O novo Governo da Argentina finalizou nesta segunda-feira um pacote de medidas de “emergência econômica, social e de saúde” para enfrentar a profunda crise do país, em virtual suspensão de pagamentos. As medidas, bem numerosas, vão de aumento de impostos a ajuda a pequenas empresas e programas de vacinação obrigatória. Viajar para o estrangeiro e comprar produtos no exterior ficará muito mais caro, a fim de proteger as minguadas reservas argentinas em dólares. O presidente Alberto Fernández espera que o Congresso, ao qual o Governo pediu “poderes especiais” para renegociar a dívida, aprove o pacote nesta semana mesmo.
Os ministérios de Buenos Aires trabalham contra o relógio. O peronismo sabia desde agosto, quando arrasou nas primárias, que venceria as eleições de 27 de outubro, mas esse tempo não parece ter sido suficiente para o preparo das medidas de emergência. O chefe de Gabinete (equivalente a um primeiro-ministro), Santiago Cafiero, explicou no domingo ao jornal Clarín que ainda estava “difícil saber algumas coisas”, como o estado do déficit fiscal, que o Governo anterior, de Mauricio Macri, estimava em 0,5% e que, segundo Cafiero, é superior.
A primeira medida foi publicada no sábado na forma de um decreto e afetou as exportações agrícolas, o principal mecanismo argentino de obtenção de divisas. O regime tributário estabelecido por Macri, que retinha quatro pesos por dólar exportado, foi cancelado e em seu lugar passou a vigorar um porcentual fixo de 9% para cada dólar. No caso da soja, o produto mais competitivo nos mercados internacionais, o 9% se soma aos 18% existentes, de modo que o total retido será de 27%. As organizações rurais protestaram e ameaçaram com mobilizações, não concretizadas ainda, pois aguardam uma reunião com o Governo. Cafiero explicou que não se tratava tanto de um aumento da carga tributária, mas de uma atualização após a forte desvalorização do peso, e insistiu na necessidade de que todos os setores façam um “esforço solidário”.

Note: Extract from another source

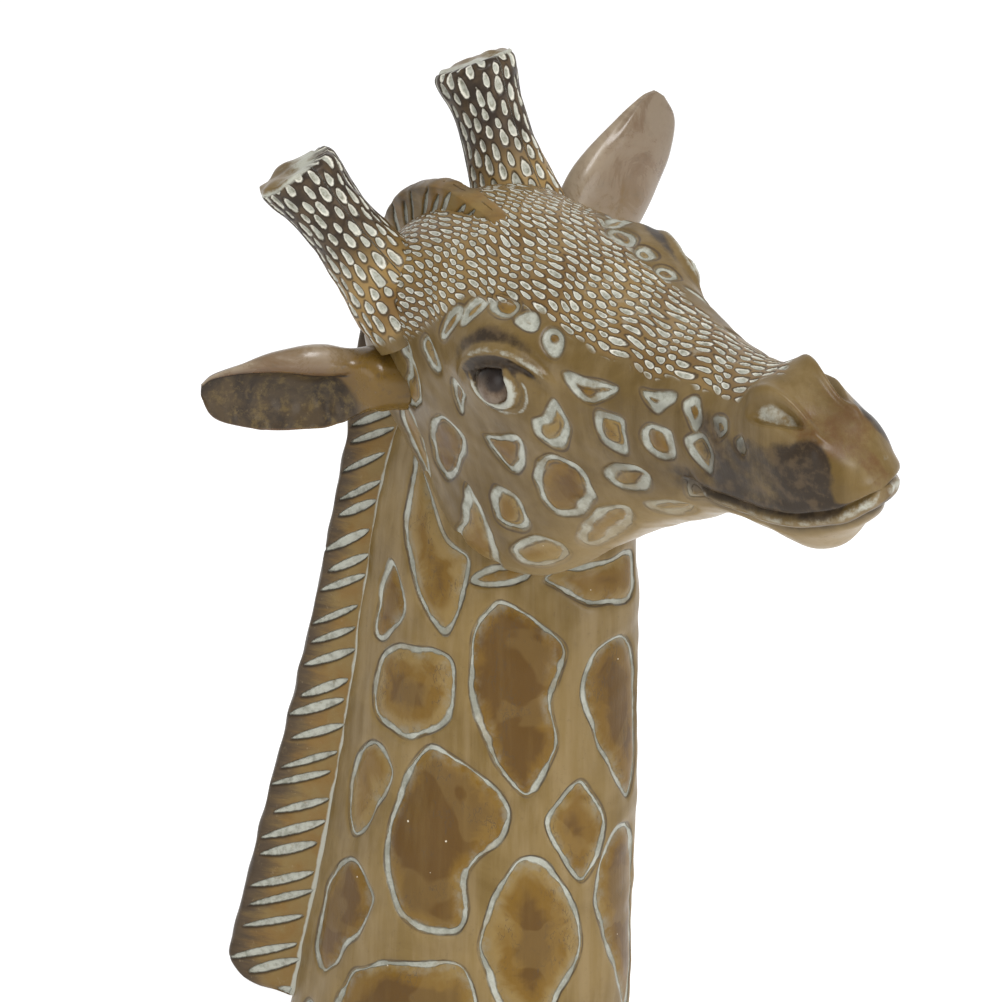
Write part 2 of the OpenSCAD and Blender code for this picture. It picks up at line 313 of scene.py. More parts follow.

Entre as medidas propostas para proteger as reservas cambiais está uma sobretaxa de 30% nas compras realizadas com cartão de crédito no exterior. Na prática, isso significa um imposto extraordinário sobre viagens ao exterior (o encargo também se aplica à compra de viagens e contratação de hotéis). Além de captar recursos adicionais e reverter um saldo turístico bastante deficitário (quase 5 bilhões de dólares no vermelho, cerca de 20 bilhões de reais), a medida visa promover o turismo interno, que gera empregos temporários abundantes.
O Governo também negocia com as províncias a suspensão do “consenso fiscal” estabelecido em 2017 com Macri, que implicava uma redução progressiva dos impostos locais. E se prevê ainda um aumento no imposto sobre propriedades pessoais, até agora fixado em uma alíquota entre 0,25% e 0,75% para patrimônios acima de dois milhões de pesos (cerca de 133.000 reais), com uma sobretaxa especial sobre bens no exterior. O imposto sobre a propriedade pessoal foi estabelecido em 1991 como uma medida estritamente temporária, mas nenhum Governo o aboliu.
No que diz respeito às empresas, será aplicado um imposto especial àquelas que fizerem saques em dinheiro (a meta é combater a economia informar, além de aumentar a arrecadação), mas haverá deduções para as que melhorarem o salário dos funcionários e será permitido às pequenas empresas o adiamento da devolução de créditos.
Como parte do pacote de medidas, o Governo pedirá ao Congresso que lhe conceda poderes extraordinários para renegociar a dívida contraída com o Fundo Monetário Internacional (44 bilhões de dólares, cerca de 177 bilhões de reais) e com detentores privados de títulos em dólares e pesos. O objetivo imediato é conseguir uma moratória nos pagamentos e estabelecer um cronograma de quitação da dívida para os próximos 20 anos.
O Governo de Alberto Fernández também pede poderes extraordinários para “refazer a estrutura tarifária” e suavizar, pelo menos parcialmente, os aumentos de até 1.600% aprovados pelo Governo anterior sobre as taxas de serviços como água, eletricidade e transporte. Isso implicaria ampliar os subsídios ao preço dos serviços públicos. As pessoas que recebem aposentadorias mais baixas teriam garantido o reembolso automático do IVA e um reajuste nos próximos seis meses.
À emergência alimentar, declarada nas últimas semanas do Governo Macri, será acrescida agora uma emergência na saúde destinada ao lançamento de programas de vacinação obrigatórios (estão aumentando os casos de doenças como o sarampo) e à ampliação de um sistema de centros médicos cooperativos.